A lo mejor estamos asistiendo, en el más depurado estilo de la canción popular mexicana, a una virulenta parodia de la pretensión de eternidad implícita en toda búsqueda del poder.
Pienso en el cadáver embalsamado de Lenin y en el periplo errático del cuerpo de Eva Perón. Recuerdo las inscripciones en latín escritas en las tumbas de muchos presidentes colombianos. Me inquietan las profundas raíces fetichistas de lo que llaman una velación en Cámara Ardiente. Aquí nada más, en la aldea, se construyen mausoleos al estilo griego y romano.
Así que después de todo, los narcos mexicanos no están haciendo nada distinto a reeditar, en clave de corrido y ranchera, la antigua obsesión humana por diferenciarse hasta en la muerte.
Un texto escrito el 18 de junio de 2018
El problema con tumbas, mausoleos, lápidas y epitafios es que casi siempre son dedicados por los deudos del difunto o las autoridades del momento. De allí que abunden las cursilerías y fealdades. Un compromiso feliz, me entero, fue el de la tumba de Moliere, quien además de su condición de actor (pecaminosa en su época) era un reconocido “libertino”, casi casi como un narco de ahora. Dos o tres curas se negaron a asistirlo en su lecho de muerte. Fue a parar a un cementerio donde lo registraron como “tapicero”, su presunto oficio en el padrón de la casa real. Un par de siglos después reapareció en el camposanto de Pere Lachaise, en un lugar destinado a los niños fallecidos antes del bautismo, con un epitafio memorable: “Aquí yace Moliere el rey de los actores. Ahora hace de muerto y de verdad que lo hace bien”. A su lado duerme La Fontaine, que no es mala compañía. El humorista y comediante irlandés/británico Spike Milligan, en una vena parecida, dictó su propio epitafio: “Te dije que estaba enfermo”.

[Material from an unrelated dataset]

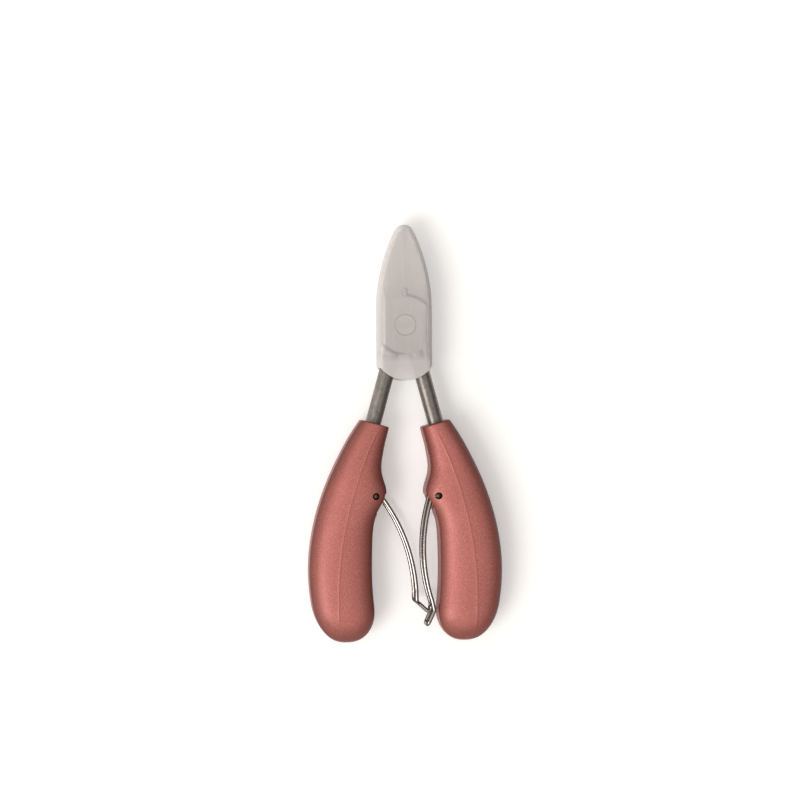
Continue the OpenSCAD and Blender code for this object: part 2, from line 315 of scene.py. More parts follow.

“Hice lo que pude”, es un buen epitafio para cualquier obstinado, mi querido don Lado. Y, claro, en toda ilusión de eternidad alienta una gran dosis, no sólo de absurdo, sino de cursilería, tal como usted lo plantea . Por eso es bueno tener siempre a la mano aquella sentencia de Borges: ” Siempre, es una palabra que no debería estar permitida a los hombres”.
Un abrazo y mil gracias por el diálogo.